Les leaders européens ne l’ont pas dit, mais ils ont franchi le Rubicon des subventions entre pays au vu de la montée actuelle des périls et du risque actuel de l’Union Européenne d’être plus ou moins laissée par les États-Unis et achetée, par morceaux, par des groupes chinois. Les leaders européens ne l’ont pas dit non plus, mais accepter une union de transfert, en la faisant mettre ensuite aux voix du Parlement Européen puis des Parlements Nationaux, est la meilleure façon de mettre les « Frugaux » devant leurs responsabilités stratégiques (après leur avoir bien sûr accordé des concessions), mais surtout d’isoler la Cour Fédérale Allemande et de préparer une modification des Traités.

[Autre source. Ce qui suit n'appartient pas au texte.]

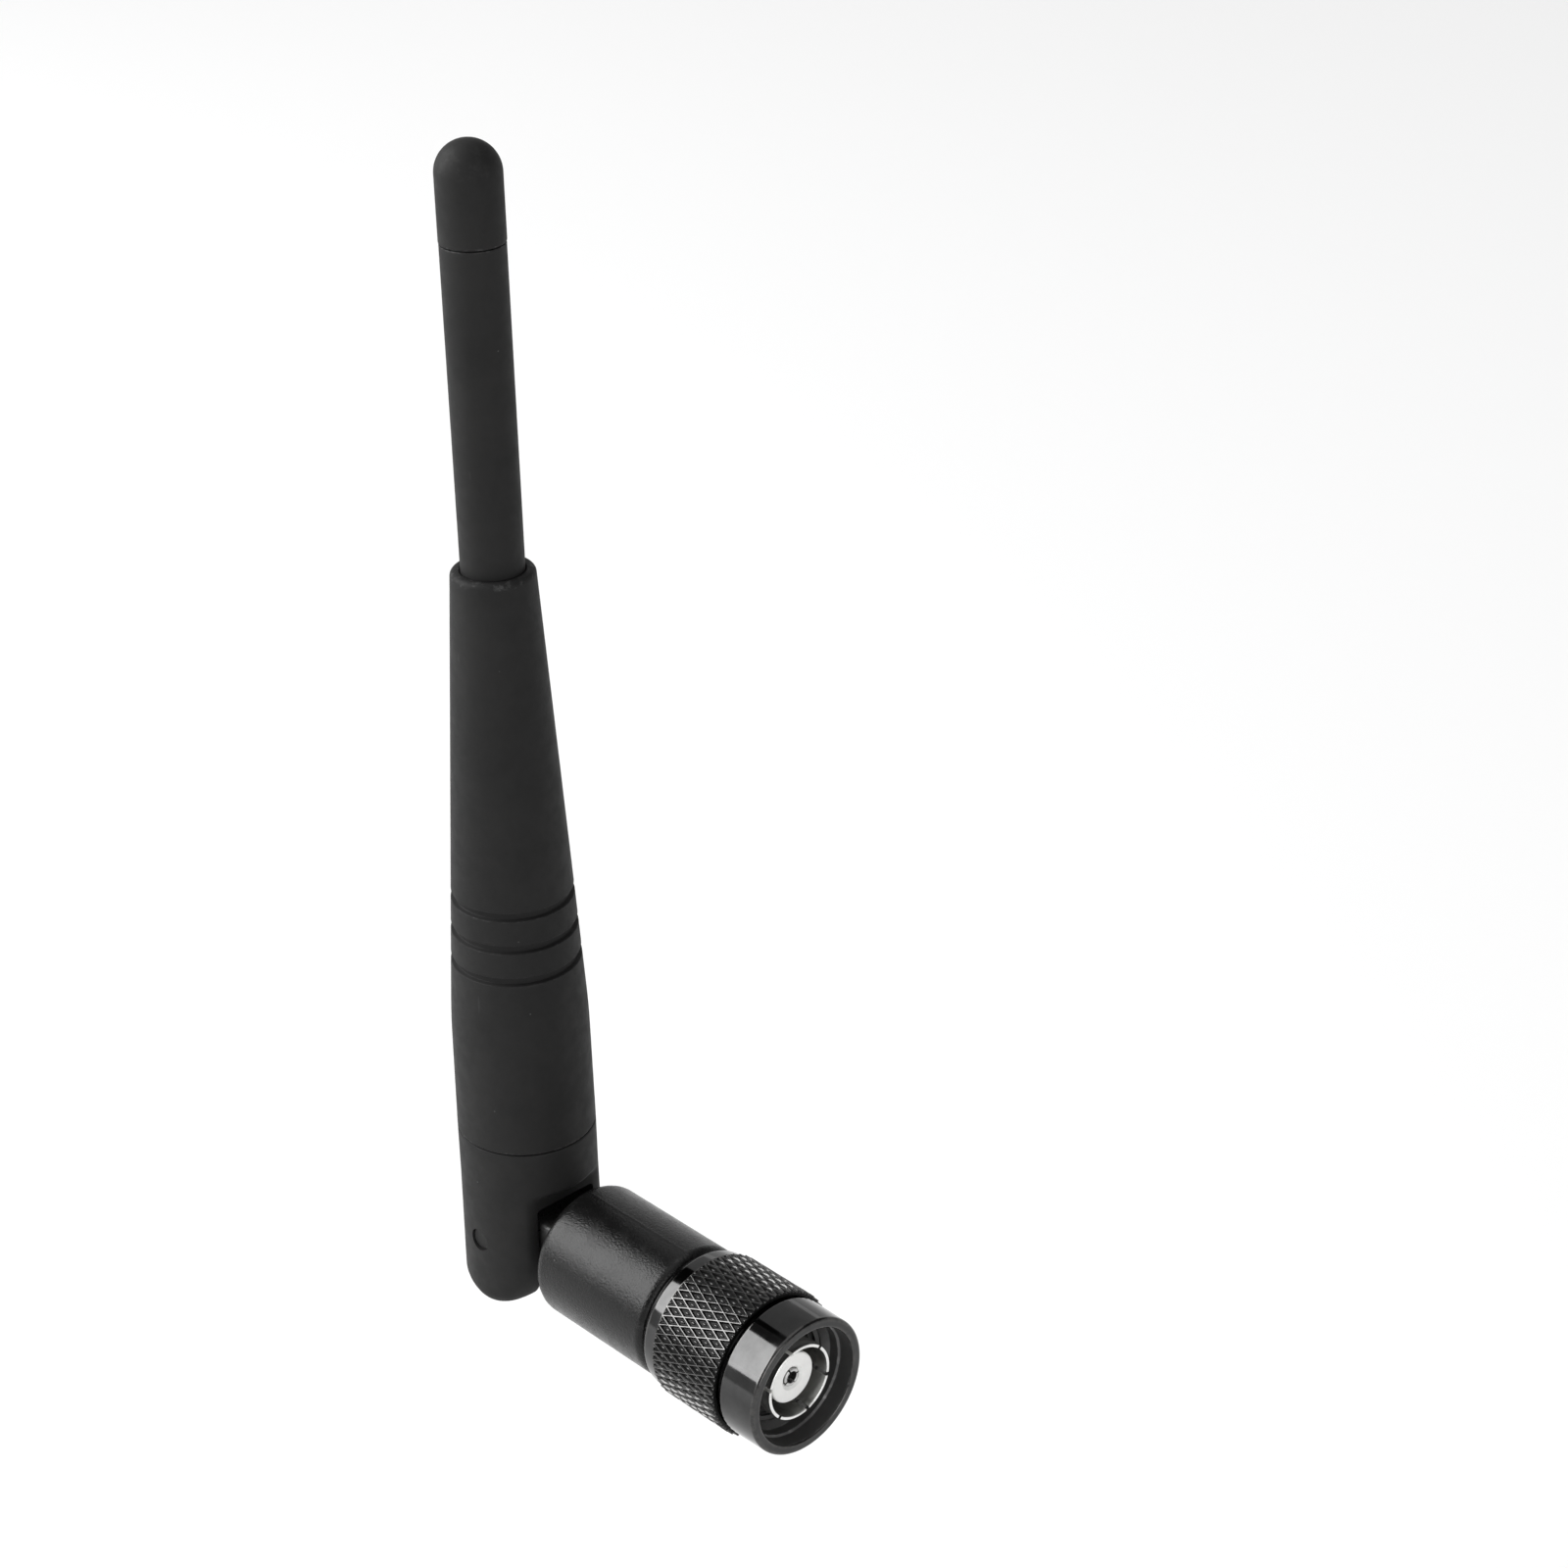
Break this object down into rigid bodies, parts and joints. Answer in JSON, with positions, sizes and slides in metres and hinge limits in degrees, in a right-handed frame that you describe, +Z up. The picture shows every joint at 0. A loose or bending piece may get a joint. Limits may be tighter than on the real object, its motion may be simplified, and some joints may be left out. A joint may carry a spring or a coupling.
{
  "type": "articulated whip antenna",
  "caption": "Slim tapered whip antenna on a tilting knuckle and swivel barrel, with a knurled nut around a coaxial threaded plug; radiates evenly all round.",
  "frame": {"origin": "centre of the plug's sealing plane, on the connector's axis, where a jack's front face seats", "axes": "+X out of the plug along the connector's axis; +Z up along the mast in the 90-degree rest pose; Y along the tilt hinge"},
  "size_m": [0.05, 0.016, 0.1265],
  "materials": {
    "black_plastic": "matte moulded",
    "satin_black_plastic": "satin, fine spark-eroded grain",
    "black_plating": "gloss black plating over brass",
    "nickel": "bright nickel plating",
    "brass": "turned",
    "copper": "bare copper",
    "steel": "plain",
    "blackened_steel": "black oxide",
    "white_ptfe": "turned PTFE",
    "black_rubber": "matte",
    "brown_jacket": "smooth cable jacket"
  },
  "bodies": {
    "connector": {"connector_shell": "nickel", "outer_contact": "nickel", "dielectric_insulator": "white_ptfe", "centre_socket": "nickel", "swivel_o_ring": "black_rubber", "face_gasket": "black_rubber", "nut_snap_ring": "steel", "swivel_retaining_ring": "steel", "crimp_ferrule": "copper", "coax_lead_barrel": "brown_jacket", "coax_dielectric_plug": "white_ptfe", "coax_core_plug": "copper"},
    "nut": {"coupling_nut": "black_plating"},
    "barrel": {"barrel_shell": "satin_black_plastic", "hinge_tongue": "black_plastic", "swivel_bushing": "brass", "coax_lead_bend": "brown_jacket"},
    "mast": {"tapered_sheath": "black_plastic", "whip_tube": "black_plastic", "tip_cap": "black_plastic", "knuckle_fork": "black_plastic", "hinge_pin_near": "blackened_steel", "hinge_pin_far": "blackened_steel", "cable_grommet": "black_rubber", "coax_lead_mast": "brown_jacket", "coax_dielectric_top": "white_ptfe", "coax_core_top": "copper", "sleeve_collar": "copper", "lower_sleeve": "brass", "feed_bead": "white_ptfe", "upper_radiator": "brass", "radiator_spacer": "white_ptfe", "sleeve_spacer": "white_ptfe"}
  },
  "joints": [
    {"name": "nut_spin", "type": "hinge", "parent": "connector", "child": "nut", "pos_m": [-0.001, 0, 0], "axis": [1, 0, 0], "continuous": true},
    {"name": "barrel_swivel", "type": "hinge", "parent": "connector", "child": "barrel", "pos_m": [-0.014, 0, 0], "axis": [1, 0, 0], "range_deg": [-180, 180]},
    {"name": "mast_tilt", "type": "hinge", "parent": "barrel", "child": "mast", "pos_m": [-0.035, 0, 0], "axis": [0, -1, 0], "range_deg": [0, 90], "deforming": ["coax_lead_bend"]}
  ]
}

N’empêche, tout ceci manque de vision stratégique et avance sous des logiques très comptables, « pour ne pas trop dépenser », ou vertes, digitales ou maintenant sanitaires, pour ne pas trop avoir à décrire le monde tel qu’il se forme et ce qu’il implique. Bientôt, quand nous aurons plus de détails sur les écosystèmes auxquels pense Thiery Breton, quand nous les aurons intégrés aux plans de chacun, nous aurons une meilleure vision d’ensemble, mais avec sans doute des doublons et donc des trous. Mais surtout, l’Union doit cesser de se penser comme un « Grand Marché à protéger et à renforcer », si elle n’a pas de moyens plus importants et unifiés : économiques certes, plus encore politiques et surtout militaires. L’Union vient de franchir enfin une étape pour peser plus le 19 juin, mais elle peut s’épuiser ensuite à la réduire, comme toujours, sachant qu’elle avance moins vite que ses grands concurrents depuis la pandémie. L’Union, si elle a décidé de ne pas mourir, doit  donc continuer à le montrer.